【UNFCCCボン準備会合】:総括

 6月3日より2週間、ドイツのボンで国連気候変動枠組み条約の準備会合が開催されました。その1か月前には、地球の観測史上で初めて、CO2の大気中濃度が440ppmに到達とのニュースが報道されました。地球上の気温上昇を2℃未満に抑えるために、今年の時点で440ppmに到達するスピードは、今後の気候変動対策が追いつかなくなる事が危惧されました。気候変動は、一刻の猶予も許さない地球全体の問題である事が、改めて現実として突き付けられたのです。
 今回のボン準備会合には、170カ国以上から約3千人の人々が参加しました。 今年より、交渉は「ダーバン・プラットフォーム(ADP)」「実施に関する補助機関(SBI)」「科学上及び技術上の助言に関する補補助機関(SBSTA)」の3トラックで進みました。2015年までに、全世界が参加する気候変動対策である「2015年合意」を作り上げ、2020年に実施を開始する。このタイムラインを達成するために、今年はワルシャワで開催されるCOP19前の最後の交渉の場でした。
 ADPの交渉は大変ゆっくりとしたペースで進み、SBIに至っては、アジェンダも採択できずに終了するという事態となりました。条約の実施を交渉するSBIでは、途上国の気候変動対策に直結する「被害と損失(Loss and damage)」「国家適応計画」「キャパシティ・ビルディング」など、多くのアジェンダを交渉する大変重要なスロットです。SBIが立ち上がらないことに、多くの途上国は嘆き悲しんでいました。
 他方、SBSTAではその分多くのスロットが費やされることとなり、「途上国における森林減少と劣化に由来する排出の削減(REDD+)」をはじめ、多岐のアジェンダにわたり前進を遂げる事ができました。

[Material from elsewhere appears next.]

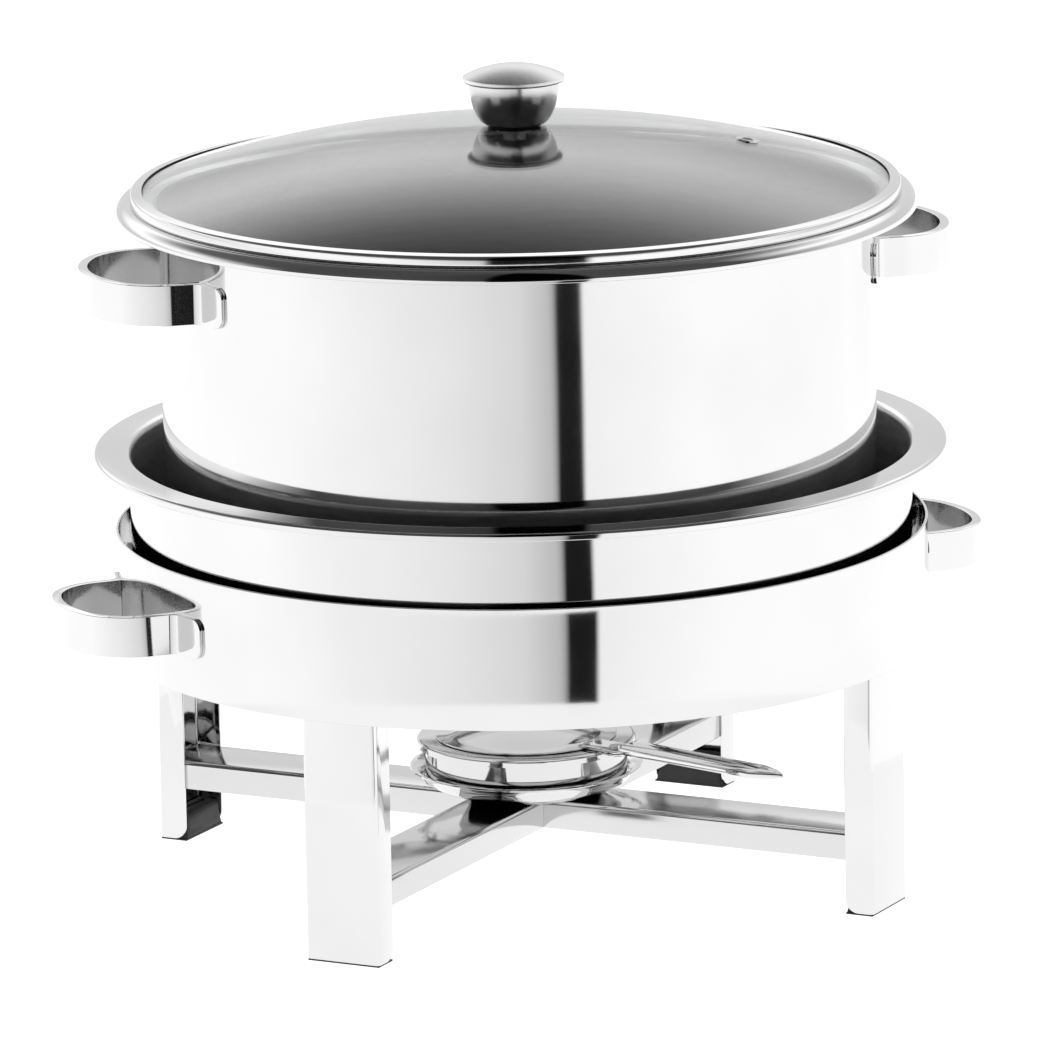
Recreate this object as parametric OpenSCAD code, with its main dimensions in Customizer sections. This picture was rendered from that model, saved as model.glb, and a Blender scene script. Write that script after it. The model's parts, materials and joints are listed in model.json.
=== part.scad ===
// Soup kettle: a pot that stands in a water pan, on a ring with four legs, over a burner.
// Origin on the table, under the middle of the ring. +X runs through the stand's handles.

/* [Pot] */
// Outer diameter of the pot's wall
pot_d = 320; // [312:1:324]
// Height of the pot, from under its base to the top of its rim
pot_h = 177.5; // [150:0.5:220]
// Outer diameter of the pot's rim
pot_rim_d = 358.6; // [354:0.2:366]
// Thickness of the sheet of the pot and of the pan
sheet_t = 0.8; // [0.6:0.1:1.2]
// Thickness of the disc under the pot
base_t = 4; // [3:0.5:6]
// How far the pot and its lid are turned on the stand, in degrees
pot_turn = -4; // [-20:1:20]

/* [Water pan] */
// Outer diameter of the pan's wall
pan_d = 351.4; // [348:0.2:354]
// Height of the pan
pan_h = 65.5; // [55:0.5:75]
// Outer diameter of the pan's flange
pan_rim_d = 383; // [376:1:394]
// Height of the pan's underside above the table
pan_z = 133; // [125:1:145]

/* [Lid] */
// Outer diameter of the lid's band
lid_d = 344.8; // [342:0.2:350]
// Thickness of the glass
glass_t = 3.2; // [3:0.2:4]
// Rise of the glass from its edge to its top
dome_rise = 30.6; // [24:0.2:40]
// Height of the lid's band
band_h = 5; // [5:0.1:6]
// Distance of the vent from the lid's middle
vent_r = 104; // [80:1:130]
// Direction of the vent, in degrees
vent_turn = -15; // [-60:1:60]

/* [Knob] */
// Diameter of the knob's cap
knob_cap_d = 45.8; // [44:0.2:50]
// Rise of the cap's dome
knob_cap_rise = 5.6; // [4:0.2:8]
// Diameter of the top of the knob's cup
knob_cup_d = 40.4; // [38:0.2:42]
// Diameter of the foot of the knob's cup
knob_foot_d = 27; // [26:0.5:30]
// Height of the knob's cup
knob_cup_h = 19; // [16:1:24]

/* [Stand] */
// Outer diameter of the stand's ring
ring_d = 365; // [362:1:372]
// Height of the ring
ring_h = 54; // [48:1:60]
// Height of the ring's lower edge above the table
ring_z = 109; // [100:1:115]
// Thickness of the sheet of the ring, legs and bars
plate_t = 1.2; // [1:0.1:1.5]
// Width of a leg
leg_w = 36; // [30:1:42]
// Depth of a leg
leg_depth = 13.5; // [11:0.5:16]
// Height of the crossbars' top above the table
bar_top = 37.5; // [32:0.5:45]
// Depth of a crossbar
bar_h = 13; // [10:1:16]
// Height of the plug inside a leg
plug_h = 12; // [8:1:16]

/* [Handles] */
// Height of the bar that the handles are bent from
strip_h = 18; // [16:0.5:22]
// Thickness of that bar
strip_t = 4.2; // [3.6:0.2:5]
// How far the stand's handles reach out from the ring
ring_handle_out = 38; // [34:1:40]
// Half width of the loop of the stand's handles
ring_handle_w = 39; // [36:1:44]
// How far the pot's handles reach out from its wall
pot_handle_out = 39; // [34:1:42]
// Half width of the loop of the pot's handles
pot_handle_w = 45; // [42:1:50]
// Height of the middle of the pot's handles below its rim
pot_handle_drop = 31.5; // [26:0.5:60]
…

 「2015年合意」に向けて、残された交渉の回数はあとわずかです。気候変動問題は、地球上の全ての国々の協力と努力なしには、達成することができません。2015年合意に向け、全ての国々が様々な知恵を絞り、次世代から感謝されるような世界的な枠組みに合意しなければならない事を、我々全員が胸に刻まなければいけません。人類の叡智を結集させた合意を作るまでに、あと、2年半です。UNFCCCがその舞台である事を、参加する全ての国々が改めて認識し、タイムリミットから逆算しながら国内準備を進めていく事が求められています。このプロセスにおいてリーダーシップをとる国は、今後、世界においてリーダーシップをとる国となるでしょう。